Fintech is turning smartphones into financial advisors and loan officers, Comptroller of the Currency Tom Curry said in a prepared speech on financial innovation Thursday.

Pointing to the rapidly rising growth in fintech, Curry said international investment in the sector has surged to $24 billion from $1.8 billion in five years with 4,000 companies in the U.S. and the United Kingdom.

While small compared to total domestic consumer and business loans, marketplace loan originations climbed to $29 billion in 2015, six-fold in two years, he noted.

He said calling fintech the "Uberization" of the financial system should not be scoffed at because banks are the taxis and highways of the global finance.

However, Curry said banks are likely to fare better against fintech than cab companies did against Uber because they are becoming part of the technological revolution instead of resisting it.

“Many banks have innovation laboratories of their own, are investing in promising start-ups, or collaborating in ways that creates synergy between fintechs and banks,” said Curry.

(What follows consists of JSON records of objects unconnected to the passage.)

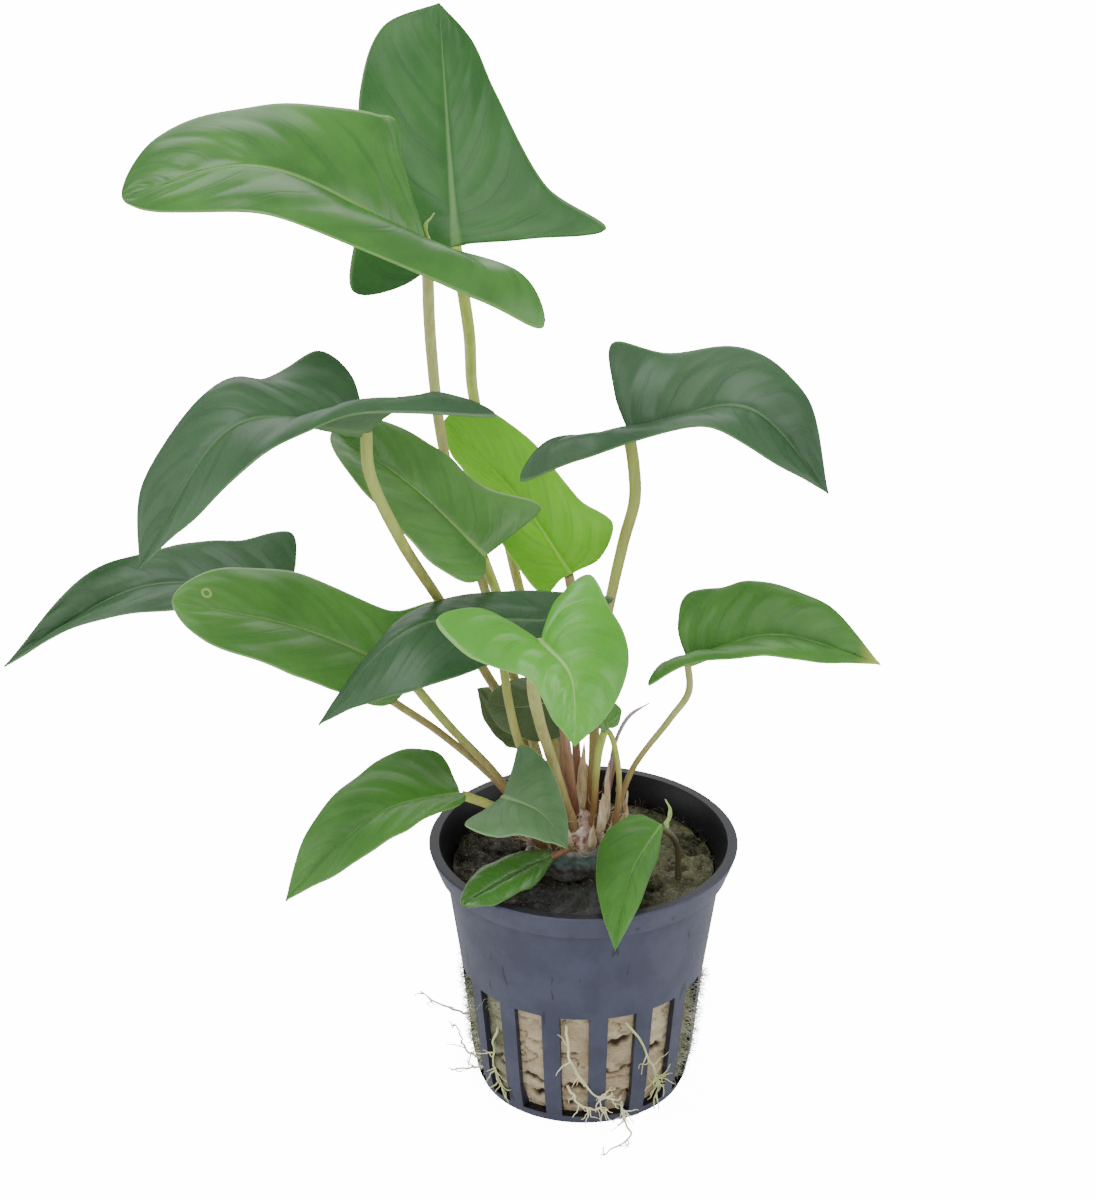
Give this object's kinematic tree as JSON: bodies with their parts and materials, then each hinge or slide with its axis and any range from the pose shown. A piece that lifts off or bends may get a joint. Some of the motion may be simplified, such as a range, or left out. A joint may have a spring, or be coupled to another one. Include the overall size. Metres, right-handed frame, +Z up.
{
  "type": "anubias gracilis in a net pot",
  "caption": "Aquarium plant with heart-shaped leaves on long stems, rooted in a rockwool plug in a small slotted black net pot.",
  "frame": {"origin": "centre of the pot's underside, on the surface it rests on", "axes": "+Z up, -Y towards the side the plant is looked at from, +X to the right of that view"},
  "size_m": [0.1527, 0.0866, 0.1887],
  "materials": {
    "leaf": "satin green leaf with a pale midrib",
    "stem": "satin yellow-green to olive",
    "rhizome": "rough brown and pinkish bark",
    "root": "matte cream to green",
    "dry_sheath": "matte dry brown",
    "rockwool": "matte fibrous, damp, browned with algae",
    "pot_plastic": "satin black with a blue-grey sheen"
  },
  "bodies": {
    "root": {"leaf_centre": "leaf", "leaf_centre_rear": "leaf", "leaf_far_left": "leaf", "leaf_front": "leaf", "leaf_inner": "leaf", "leaf_inner_rear": "leaf", "leaf_low_glossy": "leaf", "leaf_lower_centre": "leaf", "leaf_lower_dark": "leaf", "leaf_lower_left": "leaf", "leaf_lower_right": "leaf", "leaf_mid_left": "leaf", "leaf_right": "leaf", "leaf_small_rear": "leaf", "leaf_top_front": "leaf", "leaf_top_rear": "leaf", "leaf_upper_left": "leaf", "leaf_upper_right": "leaf", "net_pot": "pot_plastic", "rhizome": "rhizome", "rockwool": "rockwool", "root_floor": "root", "root_front_long": "root", "root_front_low": "root", "root_front_right": "root", "root_left_high": "root", "root_left_low": "root", "root_left_mid": "root", "root_slot_left": "root", "stem_arching": "stem", "stem_centre": "stem", "stem_centre_rear": "stem", "stem_dry_twig": "dry_sheath", "stem_far_left": "stem", "stem_front": "stem", "stem_inner": "stem", "stem_inner_rear": "stem", "stem_low_glossy": "stem", "stem_lower_centre": "stem", "stem_lower_dark": "stem", "stem_lower_left": "stem", "stem_lower_right": "stem", "stem_mid_left": "stem", "stem_old_sheath": "dry_sheath", "stem_right": "stem", "stem_small_rear": "stem", "stem_top_front": "stem", "stem_top_rear": "stem", "stem_upper_left": "stem", "stem_upper_right": "stem"}
  },
  "joints": []
}
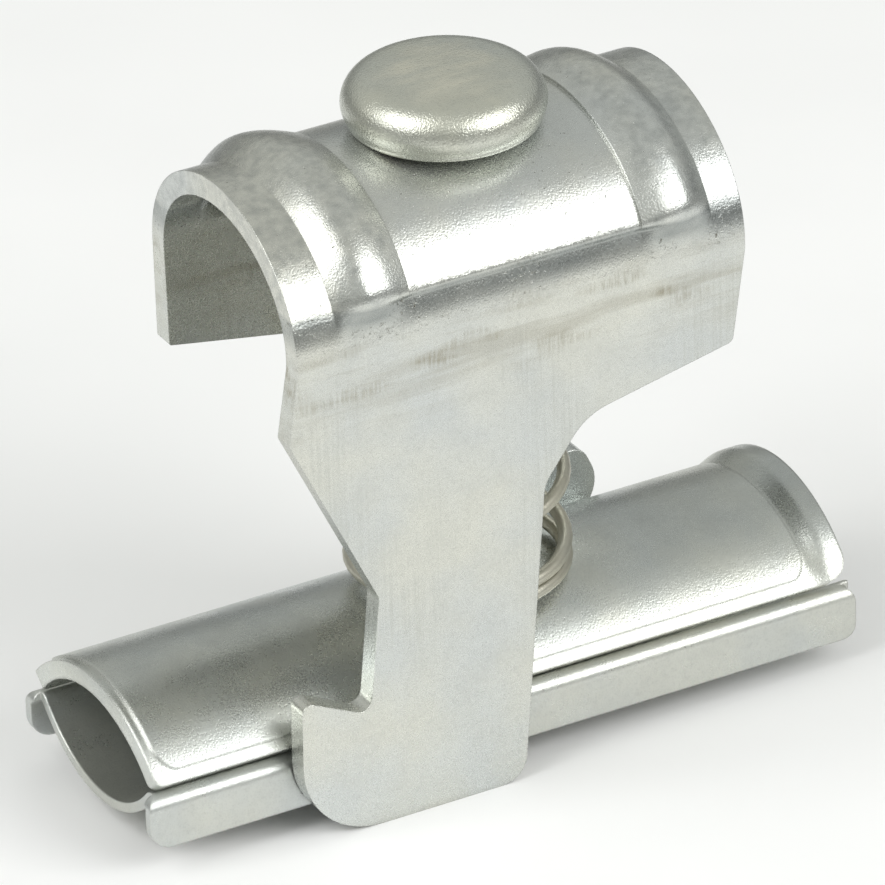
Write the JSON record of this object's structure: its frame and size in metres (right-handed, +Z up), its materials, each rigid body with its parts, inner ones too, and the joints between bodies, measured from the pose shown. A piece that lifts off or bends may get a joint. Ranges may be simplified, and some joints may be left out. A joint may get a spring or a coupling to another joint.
{
  "type": "shield connection clamp",
  "caption": "Spring-loaded sheet-metal clamp: a hooked arched bracket, a button-headed pin and a coil spring press a channelled plate onto cable shields on a slotted rail",
  "frame": {"origin": "middle of the plates' length and width, at the height of the feet", "axes": "+X along the cables, away from the front hook's tip; +Y towards the back wall; +Z up, along the pin towards its head"},
  "size_m": [0.0478, 0.0196, 0.0426],
  "materials": {
    "bracket_steel": "satin plated sheet",
    "pin_steel": "tumbled, satin",
    "spring_steel": "drawn wire, satin",
    "plate_steel": "bright plated sheet"
  },
  "bodies": {
    "bracket": {"clamp_bracket": "bracket_steel", "compression_spring": "spring_steel"},
    "plunger": {"plunger_pin": "pin_steel", "pressure_plate": "plate_steel", "contact_plate": "plate_steel"}
  },
  "joints": [
    {"name": "plunger_slide", "type": "slide", "parent": "bracket", "child": "plunger", "axis": [0, 0, 1], "range_m": [0, 0.014], "stiffness_N_per_m": 490, "springref_m": -0.01, "deforming": ["compression_spring"]}
  ]
}
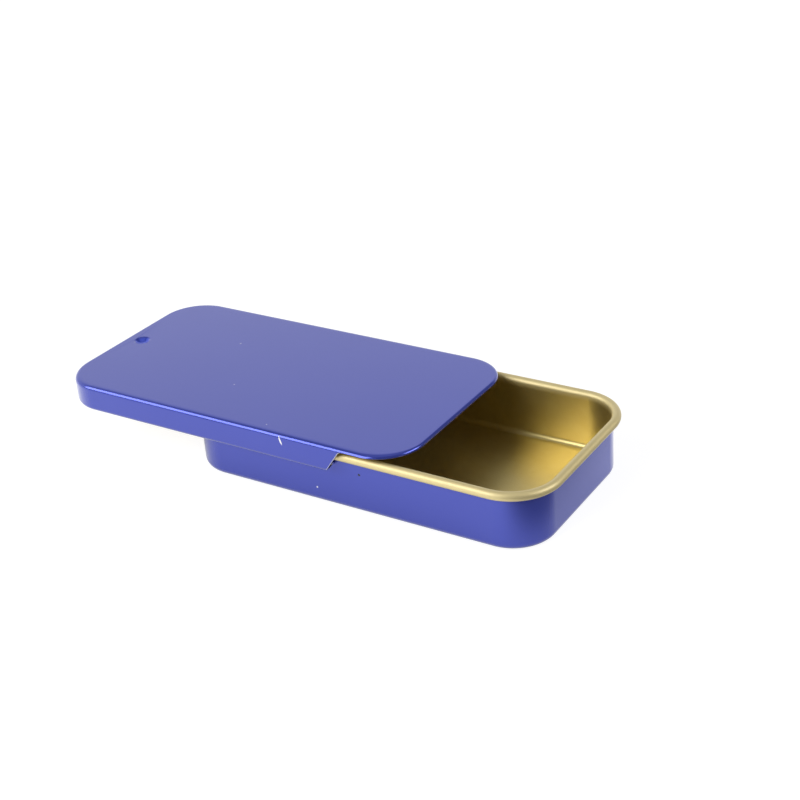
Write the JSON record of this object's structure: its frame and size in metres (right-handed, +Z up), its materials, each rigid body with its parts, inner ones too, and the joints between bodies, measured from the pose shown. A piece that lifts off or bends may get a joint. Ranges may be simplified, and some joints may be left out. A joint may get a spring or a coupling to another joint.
{
  "type": "sliding lid tin",
  "caption": "Small flat pressed tin with rounded corners: a tray with a rolled bead, and a lid whose curled runners slide along under the bead.",
  "frame": {"origin": "middle of the tray's flat underside, on the surface that the tin stands on", "axes": "+X along the tin towards the end that the lid uncovers, +Y across it, +Z up"},
  "size_m": [0.082, 0.033, 0.0106],
  "materials": {
    "tray_lacquer": "satin blue lacquer outside, satin gold lacquer inside and over the rolled bead, on tinplate",
    "lid_lacquer": "satin blue lacquer outside, gold lacquer underneath, bare steel at the cut edges, on tinplate"
  },
  "bodies": {
    "tray": {"base_tray": "tray_lacquer"},
    "lid": {"sliding_lid": "lid_lacquer"}
  },
  "joints": [
    {"name": "lid_slide", "type": "slide", "parent": "tray", "child": "lid", "axis": [-1, 0, 0], "range_m": [-0.0215, 0.0215]}
  ]
}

But while he said aggressive technology is vital for banks, he cautioned pilot projects are essential to test their viability and effectiveness in the retail marketplace.

He said he is against giving bank technology tryouts a temporary, regulatory-free “sandbox,” as has been suggested by some.

“Waiving compliance with consumer protection or safety and soundness never makes sense. It is the company’s responsibility to ensure products and processes are safe before rolling them out,” Curry said.

OCC is still deciding whether to create separate fintech charters, he added.